Motivation to Invest

Naturally, my affinity towards saving money led me to learn about investing and growing my wealth faster. While accumulating money in a safe felt great, I discovered I could exponentially increase that physical money by investing in assets that would work for me 24/7. Sure, this idea required a paradigm shift. Instead of dropping cash into a safe, I started watching numbers grow on a computer. But the same concept and money values applied. Arriving at this realization early in my life allowed me to amplify the benefits of compound interest over time.

The Cons of My Money Mindset

Overly Conservative Asset Allocation

The intense satisfaction that I derive from saving has clouded my judgement of risk. In other words, my money mindset has caused me to miss investment opportunities that involve elevated risk and massive potential upside. For instance, I hold an excess amount of my net worth in cash despite my 40+ year investment horizon. Mathematically, this is a suboptimal decision, but I place a high value on the peace of mind that a larger cash position provides me.

Now, I’m working to increase my risk appetite. I recognize there will never be a better time for me to make speculative investments given my lengthy time horizon and lack of dependents. But embracing greater risk requires me to actively resist the years of influence that my formative money memories have exerted over me.

Entrepreneurial Doubt and Hesitation

This con relates closely to my tendency to hold a conservative asset allocation. My relationship with money has limited my pursuit of promising entrepreneurial ventures. Without a consistent paycheck, I would be forced to deprive myself of the pleasure that I crave as a result of saving money. Although I consider myself an entrepreneurial thinker and creator, it’s almost impossible to square a self-employed lifestyle with my saver mindset. Scaling a business would require me to invest significant time and money with limited visibility of the expected payoff. Even if I had an idea that I thought carried more than a 70-80% chance of succeeding, the many years spent saving minimal money would overwhelm me. This puts me at a disadvantage to the visionary thinkers willing to sacrifice everything to achieve their dreams.

Spending Anxiety

Assuming a lack of “bad debt” and adequate income, it’s healthy to spend money on things that bring pure joy and happiness. I’ve even actively encouraged this behavior in my post about spontaneous spending. However, my money mindset often hinders the joy that spending should create in my life. With such an instinctual tendency to save, I must constantly remind myself that money is a tool rather than the goal. If I were to structure my entire life around the sole purpose of maximizing absolute wealth, I’m sure I could die with a large number on a spreadsheet. But what’s the point? Money itself is relatively useless if it’s power is not harnessed to create enhanced opportunities, experiences, happiness, and memories in life.

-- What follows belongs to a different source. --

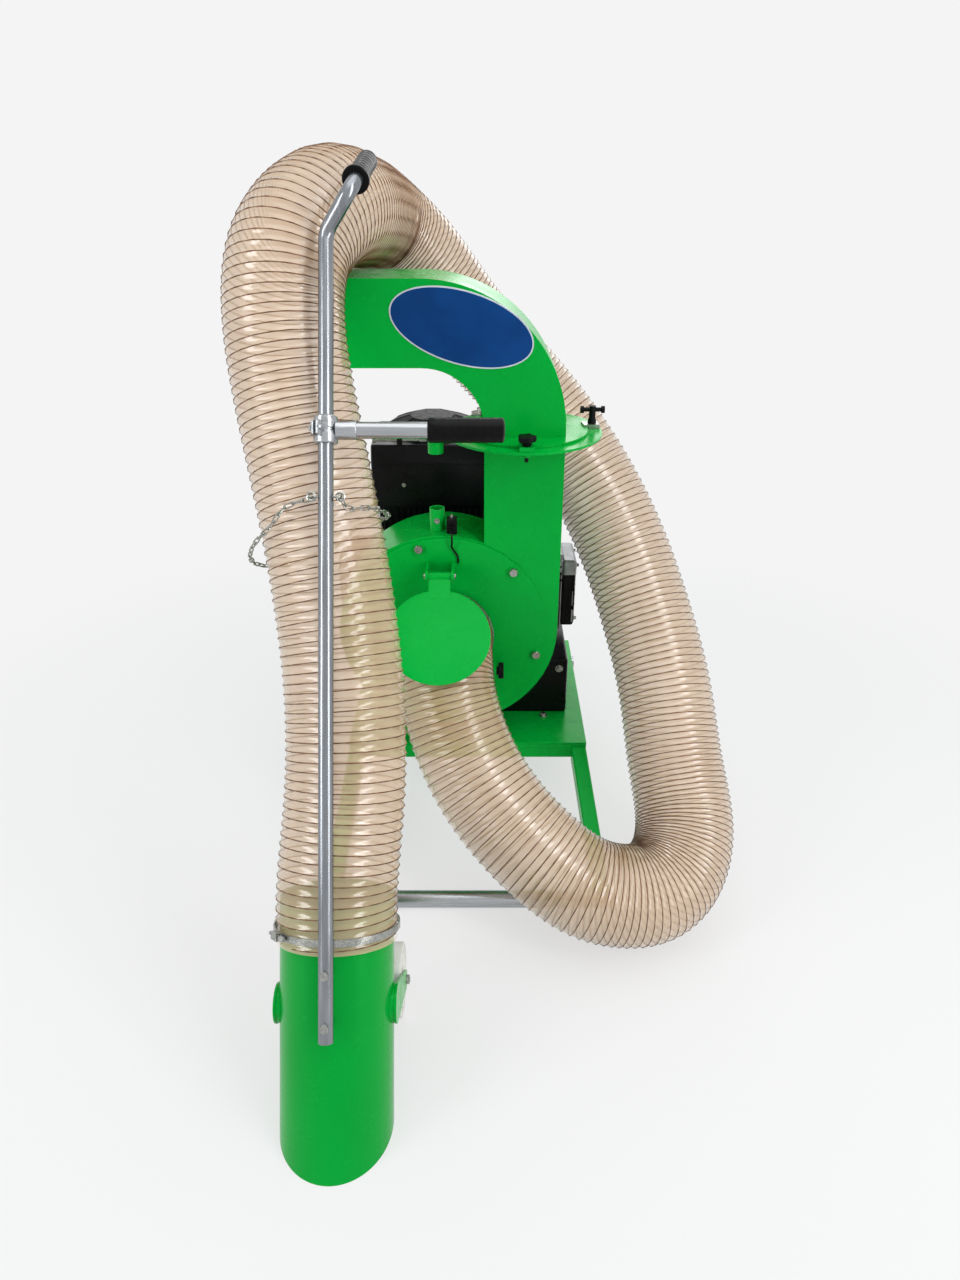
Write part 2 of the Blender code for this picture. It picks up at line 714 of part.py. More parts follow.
def build_front_cover(frame):
    back, front = -SEAT, -SEAT - COVER_SHEET
    collar_end = front - COLLAR_LENGTH
    collar_bore = NOZZLE_R - COLLAR_WALL
    cover = turned([(NOZZLE_R, -collar_end), (NOZZLE_R, -front), (COVER_R, -front), (COVER_R, -back),
                    (collar_bore, -back), (collar_bore, -collar_end)], axis=(0, -1, 0), steps=32)
    for step in range(COVER_BOLTS):
        turn = math.radians(COVER_BOLT_FIRST_DEG + 360 * step / COVER_BOLTS)
        x, z = COVER_BOLT_CIRCLE_R * math.cos(turn), COVER_BOLT_CIRCLE_R * math.sin(turn)
        washer = rod((x, front + WELD, z), (x, front - WASHER_T, z), WASHER_R, sides=10)
        head = hex_bolt_head((x, front - WASHER_T + WELD, z), (0, -1, 0))
        cover = weld(cover, weld(washer, head))
    for side in (-1, 1):
        cover = weld(cover, hinge_lug(side, front))
    lug_x, lug_y, lug_z = INLET_LUG
    x = INLET_KNOB_X
    lug = span((x - lug_x / 2, front - lug_y, INLET_KNOB_Z - lug_z / 2),
               (x + lug_x / 2, front + WELD, INLET_KNOB_Z + lug_z / 2))
    hole_y = front - lug_y + lug_z / 2
    lug = cut(bevelled(lug, 0.003), rod((x - lug_x, hole_y, INLET_KNOB_Z), (x + lug_x, hole_y, INLET_KNOB_Z),
                                        STUD_R + BORE_GAP, sides=12))
    return part("front_cover", weld(cover, lug), "green_paint", frame)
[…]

Concluding Thoughts on Money Memories

While it may sound corny, I’m now convinced of the importance that these childhood money memories hold in shaping lifelong money perspectives. Shoutout once again to Chelsea Brennan of Smart Money Mamas for turning me onto this idea!

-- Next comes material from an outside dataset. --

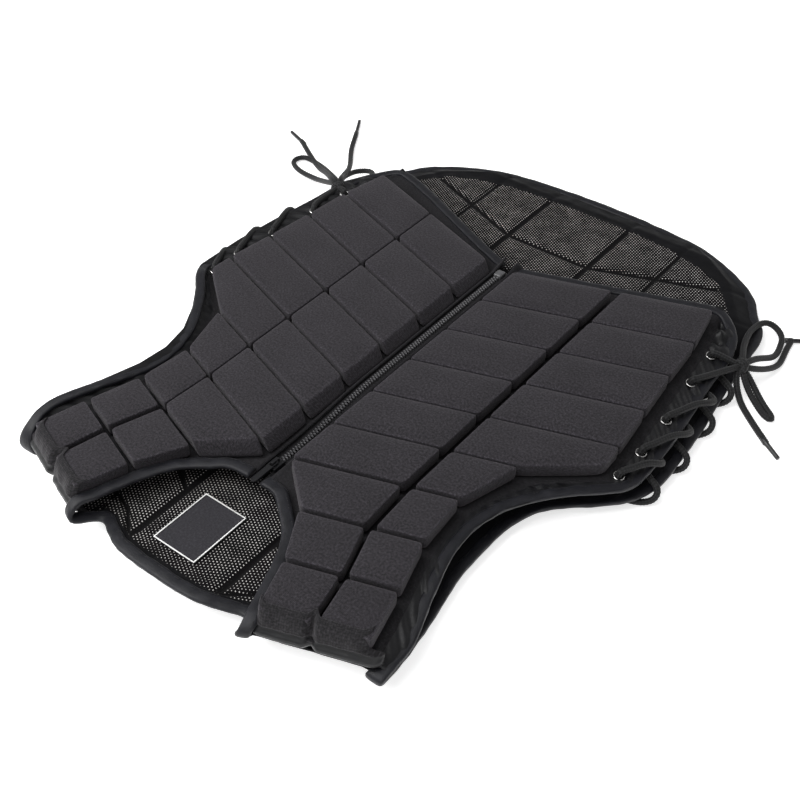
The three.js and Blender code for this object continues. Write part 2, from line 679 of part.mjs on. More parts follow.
function zipSlider() {
  const [low, high] = [SLIDER_PLACE - SLIDER_LENGTH / 2, SLIDER_PLACE + SLIDER_LENGTH / 2];
  const inside = CHAIN_WIDTH / 2 + CLEAR;
  const plate = box(
    new THREE.Vector3(-inside - SLIDER_PLATE, low, chainTop + CLEAR),
    new THREE.Vector3(inside + SLIDER_PLATE, high, sliderTop),
  );
  const cheeks = [-1, 1].map((hand) =>
    box(
      new THREE.Vector3(hand > 0 ? inside : -inside - SLIDER_PLATE, low, chainFoot + TAPE_THICK + CLEAR),
      new THREE.Vector3(hand > 0 ? inside + SLIDER_PLATE : -inside, high, sliderTop),
    ),
  );
  const posts = [-1, 1].map((end) => {
    const near = hinge.y + end * (BRIDGE_HALF_LENGTH - BRIDGE_BAR);
    const far = hinge.y + end * BRIDGE_HALF_LENGTH;
    return box(
      new THREE.Vector3(-BRIDGE_WIDTH / 2, Math.min(near, far), sliderTop - 0.5),
      new THREE.Vector3(BRIDGE_WIDTH / 2, Math.max(near, far), sliderTop + BRIDGE_HEIGHT),
    );
  });
  const bar = box(
    new THREE.Vector3(-BRIDGE_WIDTH / 2, hinge.y - BRIDGE_HALF_LENGTH, sliderTop + BRIDGE_HEIGHT - BRIDGE_BAR),
    new THREE.Vector3(BRIDGE_WIDTH / 2, hinge.y + BRIDGE_HALF_LENGTH, sliderTop + BRIDGE_HEIGHT),
  );
  return geometryOf(union([plate, ...cheeks, ...posts, bar]));
}

// The pull's eye goes round the slider's bridge, and its cross bar turns on the hinge line
function zipPull() {
  const half = PULL_WIDTH / 2;
  const bar = PULL_THICK / 2;
  const eyeEnd = Math.hypot(BRIDGE_HALF_LENGTH, BRIDGE_HEIGHT) + CLEAR;
  const eyeHalf = BRIDGE_WIDTH / 2 + 2 * CLEAR;
  const outline = new THREE.Shape(
    [[-half, bar], [-half, -PULL_LENGTH + 2], [-half + 1.5, -PULL_LENGTH], [half - 1.5, -PULL_LENGTH],
      [half, -PULL_LENGTH + 2], [half, bar]].map((p) => new THREE.Vector2(...p)),
  );
  outline.holes.push(
    new THREE.Path(
      [[-eyeHalf, -bar], [-eyeHalf, -eyeEnd], [eyeHalf, -eyeEnd], [eyeHalf, -bar]].map(
        (p) => new THREE.Vector2(...p)),
    ),
  );
  const plate = new THREE.ExtrudeGeometry(outline, { depth: PULL_THICK, bevelEnabled: false });
  return plate.translate(0, 0, -PULL_THICK / 2);
}

function eyelet() {
  const [bore, barrel, flange] = [EYELET_BORE, EYELET_BORE + EYELET_FLANGE - CLEAR, EYELET_RADIUS];
  const [under, over] = [-WALL - CLEAR, CLEAR];
  const profile = [
    [bore, under], [barrel, under], [barrel, over], [flange, over], [flange - 0.5, over + EYELET_FLANGE],
    [bore, over + EYELET_FLANGE], [bore, under],
  ].map((p) => new THREE.Vector2(...p));
  return new THREE.LatheGeometry(profile, 8).rotateX(Math.PI / 2);
}

// Lacing on one side: the two halves of one lace cross from front to back and meet at the bow
function lacing(knot, gap) {
  const above = LACE_RADIUS + EYELET_FLANGE + 2 * CLEAR;
  const frontEdge = (along) => lookup(FRONT_EDGE, along, "across");
  const backEdge = (along) => lookup(BACK_EDGE, along, "across");
  const under = LACE_RADIUS + 0.8;
  const at = (x, y, z) => new THREE.Vector3(x, y, z);
  const lift = (seat, up) => at(seat.place.x, seat.place.y, seat.top + up);
  // Over the front flap's edge and down through the back eyelet
  const outward = (f, b) => {
    const edge = frontEdge(FRONT_EYELET_ROWS[f]);
    const [from, to] = [frontEyeletSeats[f], backEyeletSeats[b]];
    const mix = (t) => from.place.y + (to.place.y - from.place.y) * t;
    return [
      lift(from, -2), lift(from, above),
      at(from.place.x + 5, mix(0.2), from.top + above),
      at(edge - 2, mix(0.5), from.top + above - 1),
      at(edge + 4, mix(0.72), from.top - 2),
      at(edge + 3, mix(0.88), to.top + 8),
      lift(to, 4.5), lift(to, -3.5),
    ];
  };
  // Under the back flap, round its edge, between the flaps and up through the front eyelet
  const inward = (b, f) => {
    const [from, to] = [backEyeletSeats[b], frontEyeletSeats[f]];
    const mix = (t) => from.place.y + (to.place.y - from.place.y) * t;
    const edge = backEdge(mix(0.5));
    return [
      at(from.place.x + 3, mix(0.08), under + 0.6),
      at(edge - 2, mix(0.28), under),
      at(edge + 5, mix(0.45), under + 4),
      at(edge + 4.5, mix(0.6), BACK_TOP - 4),
      at(edge - 6, mix(0.72), BACK_TOP + 0.2),
      at(to.place.x + 3, mix(0.95), BACK_TOP + 2),
      lift(to, -5), lift(to, above),
    ];
  };
  const home = (f, side) => {
    const from = frontEyeletSeats[f];
    const towards = lift(from, above + 2).sub(knot).normalize();
    const end = knot.clone().addScaledVector(towards, KNOT_RADIUS + gap);
    return [at(from.place.x + side[0], from.place.y + side[1], from.top + above), end];
  };
  const first = [lift(backEyeletSeats[0], 3), lift(backEyeletSeats[0], -3.5)];
  const bar = [
    lift(frontEyeletSeats[0], -2),
    at(frontEyeletSeats[0].place.x + 1, frontEyeletSeats[0].place.y + 1, BACK_TOP + 5),
    at(backEyeletSeats[0].place.x - 2, backEyeletSeats[0].place.y - 1, BACK_TOP + 1),
    lift(backEyeletSeats[0], 2),
  ];
  const halfA = [...outward(0, 1), ...inward(1, 2), ...outward(2, 3).slice(2), ...inward(3, 4), ...home(4, [2, 1])];
  const halfB = [...first, ...inward(0, 1), ...outward(1, 2).slice(2), ...inward(2, 3), ...home(3, [3, 4])];
  return geometryOf(union([halfA, halfB, bar].map((points) => cord(points, LACE_RADIUS, LACE_STEP))));
}

// The bow at the hem end: a knot, two loops and two ends with their aglets
function bow(route) {
  const points = (list) => list.map((p) => new THREE.Vector3(...p));
  const knot = new THREE.IcosahedronGeometry(KNOT_RADIUS, 1).translate(...route.knot);
  const loops = route.loops.map((loop) =>
    cord(points([route.knot, ...loop, route.knot]), LACE_RADIUS, BOW_STEP));
  const ends = route.ends.map((end) => cord(points([route.knot, ...end]), LACE_RADIUS, BOW_STEP));
  const tips = route.tips.map((tip, i) => {
    const end = route.ends[i][route.ends[i].length - 1];
    const [a, b] = points([end, tip]);
    return cord([a.clone().lerp(b, -0.05), b], AGLET_RADIUS, 30);
  });
  return geometryOf(union([knot, ...loops, ...ends, ...tips]));
}

// The assembly
const vest = new THREE.Group();
const cordNames = ["bow_left", "bow_right"];

function addPiece(name, geometry, colour, roughness, metalness = 0) {
  const material = new THREE.MeshStandardMaterial({ color: colour, roughness, metalness });
  const mesh = new THREE.Mesh(geometry, material);
  mesh.name = name;
  vest.add(mesh);
  return mesh;
}

function addPair(name, geometry, colour, roughness, metalness) {
  addPiece("right_" + name, geometry, colour, roughness, metalness);
  addPiece("left_" + name, mirrored(geometry), colour, roughness, metalness);
}

addPiece("back_panel", backPanel(), COLOURS.lining, 0.9);
addPair("front_panel", frontPanel(), COLOURS.cover, 0.85);
for (let row = 0; row + 1 < BLOCK_LINES.length; row += 1) {
  for (const column of ["inner", "outer"]) {
    addPair(`block_${row + 1}_${column}`, frontBlock(row, column), COLOURS.block, 0.85);
  }
}
addPiece("neck_binding", neckBinding(), COLOURS.binding, 0.5);
addPiece("outer_binding", outerBinding(), COLOURS.binding, 0.5);

addPiece("zip_chain", zipChain(), COLOURS.zip, 0.5);
addPiece("zip_slider", zipSlider(), COLOURS.zip, 0.35, 0.3);
addPiece("zip_pull", zipPull(), COLOURS.zip, 0.35, 0.3).position.copy(hinge);

const label = addPiece(
  "label", new THREE.BoxGeometry(LABEL_WIDTH, LABEL_LENGTH, LABEL_THICK), COLOURS.label, 0.7);
label.position.set(out(-0.035), neck(0.425), BACK_TOP + CLEAR + LABEL_THICK / 2);

frontEyeletSeats.forEach((seat, i) => {
  for (const [side, hand] of [["right", 1], ["left", -1]]) {
    const ring = addPiece(`${side}_eyelet_${i + 1}`, eyelet(), COLOURS.metal, 0.25, 1);
    ring.position.set(hand * seat.place.x, seat.place.y, seat.top);
    ring.rotation.y = -hand * seat.tilt;
  }
});

const rightKnot = new THREE.Vector3(...RIGHT_BOW.knot);
const leftKnot = new THREE.Vector3(-LEFT_BOW.knot[0], LEFT_BOW.knot[1], LEFT_BOW.knot[2]);
addPiece("right_lace", lacing(rightKnot, CLEAR), COLOURS.lace, 0.8);
addPiece("left_lace", mirrored(lacing(leftKnot, 3 * CLEAR)), COLOURS.lace, 0.8);
addPiece("bow_right", bow(RIGHT_BOW), COLOURS.lace, 0.8);
addPiece("bow_left", bow(LEFT_BOW), COLOURS.lace, 0.8);

// The origin is under the middle of the vest, on the floor, with the loose bows left out of the measure
const reach = new THREE.Box3();
vest.children
  .filter((mesh) => !cordNames.includes(mesh.name))
  .forEach((mesh) => reach.expandByObject(mesh));
const middle = reach.getCenter(new THREE.Vector3());
vest.position.set(0, -middle.y, -reach.min.z);

const group = new THREE.Group();
group.add(vest);
export default group;
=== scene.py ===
# %% [markdown]
# # An equestrian body protector, laid on its back
#
# The vest has a front of foam blocks that opens at a zip, folded over at the shoulders onto a longer padded
# back and laced to it down both sides. The CAD model fixes every size. This script dresses it: each step
# first says what the piece is on the real vest, how it could be made, and why it is made this way here.

import math

import bpy
import numpy as np
from mathutils import Matrix, Vector, noise


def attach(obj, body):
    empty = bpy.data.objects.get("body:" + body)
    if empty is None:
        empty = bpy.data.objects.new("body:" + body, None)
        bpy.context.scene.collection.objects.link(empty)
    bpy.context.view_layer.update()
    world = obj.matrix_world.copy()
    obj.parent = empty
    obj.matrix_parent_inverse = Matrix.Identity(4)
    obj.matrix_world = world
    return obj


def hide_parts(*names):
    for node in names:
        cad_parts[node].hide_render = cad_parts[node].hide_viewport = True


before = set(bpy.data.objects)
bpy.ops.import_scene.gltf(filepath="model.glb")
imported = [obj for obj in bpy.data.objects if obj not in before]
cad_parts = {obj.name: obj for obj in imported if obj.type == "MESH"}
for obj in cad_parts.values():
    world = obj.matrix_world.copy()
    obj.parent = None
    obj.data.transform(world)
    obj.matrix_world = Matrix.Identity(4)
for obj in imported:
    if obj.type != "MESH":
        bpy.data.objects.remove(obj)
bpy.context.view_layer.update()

# %% [markdown]
# ## Sizes
#
# The tables below are the part's own: a row line drops as it leaves the middle, so the blocks stand in a
# chevron. They are written in millimetres from the neck end of the zip, because that is how the vest was
# measured, and each mesh is moved to the CAD frame and turned into metres as the last thing that happens to
# it.

# %% Overall sizes and tables
HALF_WIDTH, NECK_DEPTH, FRONT_LENGTH, TAIL_DROP = 254, 146, 358, 185
ROW_SLOPE = 0.34
FRAME_ORIGIN = 209.2591
WALL, BACK_PAD, FRONT_PAD, HOLLOW = 3, 15, 15.7, 11
BACK_TOP = BACK_PAD + WALL
FRONT_TOP = BACK_TOP + HOLLOW + WALL
BINDING_WIDTH, BACK_MARGIN, EDGE_DROP = 8, 26, 7
COLLAR_WIDTH, COLLAR_RISE = 25, 9
EYELET_EDGE = 14.5
ZIP_EDGE = 7
SIDES = (("right", 1), ("left", -1))
LEFT_RISE, LEFT_SAG, NAPE_DIP, SHOULDER_DROP, ZIP_RISE = 10.5, 14, 17, 12, 7


def out(share):
    return share * HALF_WIDTH


def neck(share):
    return -share * NECK_DEPTH


def front(share):
    return share * FRONT_LENGTH


def tail(share):
    return FRONT_LENGTH + share * TAIL_DROP


def fold(across):
    return neck(1) + ROW_SLOPE * across


# along, inner, channel, outer
BLOCK_LINES = np.array([
    (front(0.944), out(0.047), out(0.433), out(0.772)), (front(0.785), out(0.047), out(0.433), out(0.811)),
    (front(0.633), out(0.047), out(0.433), out(0.827)), (front(0.482), out(0.047), out(0.433), out(0.848)),
    (front(0.334), out(0.047), out(0.433), out(0.87)), (front(0.19), out(0.047), out(0.433), out(0.666)),
    (front(0.046), out(0.047), out(0.433), out(0.599)), (neck(0.253), out(0.224), out(0.445), out(0.616)),
    (neck(0.62), out(0.323), out(0.508), out(0.673)), (neck(0.979), out(0.386), out(0.551), out(0.721)),
])
ARMHOLE_ROW = 4
ARMHOLE_CORNER = (front(0.257), out(0.874))
# along, across, lift as a share of the front pad
NECK_EDGE = np.array([
    (neck(0.055), ZIP_EDGE, 0.15), (neck(0.12), out(0.098), 0.3), (neck(0.23), out(0.157), 0.3),
    (neck(0.4), out(0.236), 0.3), (neck(0.594), out(0.287), 0.3), (neck(0.855), out(0.335), 0.3),
    (neck(1), out(0.362), 0.25),
])
FRONT_EDGE = np.array([
    (neck(1), out(0.768), 0.12), (neck(0.84), out(0.776), 0.12), (neck(0.5), out(0.724), 0.12),
    (neck(0.2), out(0.681), 0.12), (front(0.005), out(0.673), 0.12), (front(0.082), out(0.701), 0.12),
    (front(0.144), out(0.768), 0.12), (front(0.185), out(0.835), 0.08), (front(0.221), out(0.911), 0),
    (front(0.254), out(0.95), -0.15), (front(0.29), out(0.961), -0.3), (front(0.408), out(0.961), -0.3),
    (front(0.553), out(0.945), -0.3), (front(0.698), out(0.921), -0.3), (front(0.844), out(0.906), -0.3),
    (front(0.911), out(0.878), -0.15), (front(0.96), out(0.83), 0.05), (front(0.988), out(0.79), 0.2),
    (front(1), out(0.748), 0.3),
])
HEM_STOPS = [out(0.59), out(0.39), out(0.2), ZIP_EDGE]
HEM_LIFT = 0.3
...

I hope my self-reflection above helps you more critically evaluate your own relationship with money and financial wellbeing. Remember, this exercise shouldn’t make you feel hopeless. Don’t think: “my money destiny was set by the time I was seven so I’m stuck with it.” Rather, use this exercise to build awareness and acceptance.

Once you’ve identified your transformative memory, go one layer deeper and “psychoanalyze” it to unlock greater context and depth. Then, create a list of pros and cons analyzing the way this memory has shaped your money mindset. The truly challenging part of this exercise comes at the end, as it requires a lifelong commitment. You must strive to build on the positive aspects of your formative memory and neutralize its negative effects. As I can attest, this is easier said than done!